The fact that the monitoring stack is itself managed through GitOps means upgrades, configuration changes, and dashboard provisioning all go through the same PR workflow. A new Grafana dashboard is a JSON file committed to Git, not a manual creation in the UI that gets lost when the pod restarts.
Summary
Section titled “Summary”| Aspect | Detail |
|---|---|
| GitOps Operator | Flux v2, flux-system namespace |
| Source Repo | spencer2211/fiducian-kube, production branch, SSH transport |
| Reconciliation | 1-minute poll interval, automatic convergence |
| Helm Releases | 18 total across infrastructure, platform, observability, and application tiers |
| Secrets | HashiCorp Vault v1.20.4 + External Secrets Operator v1.1.1 |
| Monitoring | kube-prometheus, Grafana, Loki, Promtail, Jaeger — all GitOps-managed |
| Deployment | Branch, PR, merge, Flux reconciles.
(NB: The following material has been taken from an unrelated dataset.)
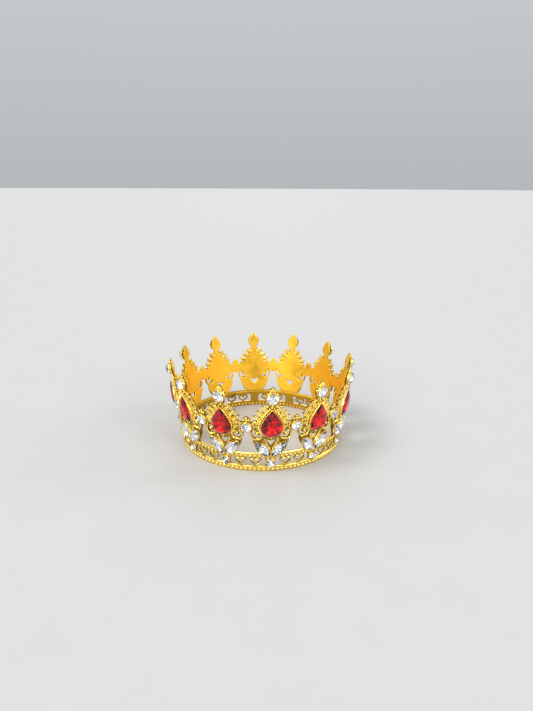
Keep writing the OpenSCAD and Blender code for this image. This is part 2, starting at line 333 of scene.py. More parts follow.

Rollback via git revert. |
| Emergency | kubectl apply + immediate Git commit. Suspend Flux if needed. |
GitOps on a homelab might seem like overkill. It’s one person managing one cluster — why not just helm install and move on? The answer is the same reason I use version control for code: because my memory is unreliable, my 2 AM self makes questionable decisions, and the ability to see exactly what changed and roll it back without thinking is worth the upfront investment in the pipeline.
The cluster has been running this way since deployment, and the number of “what did I change that broke this” debugging sessions has been exactly zero. Every incident starts with git log and ends with either “ah, that commit” or “nothing changed in Git, so the problem is external.” That clarity alone justifies the approach.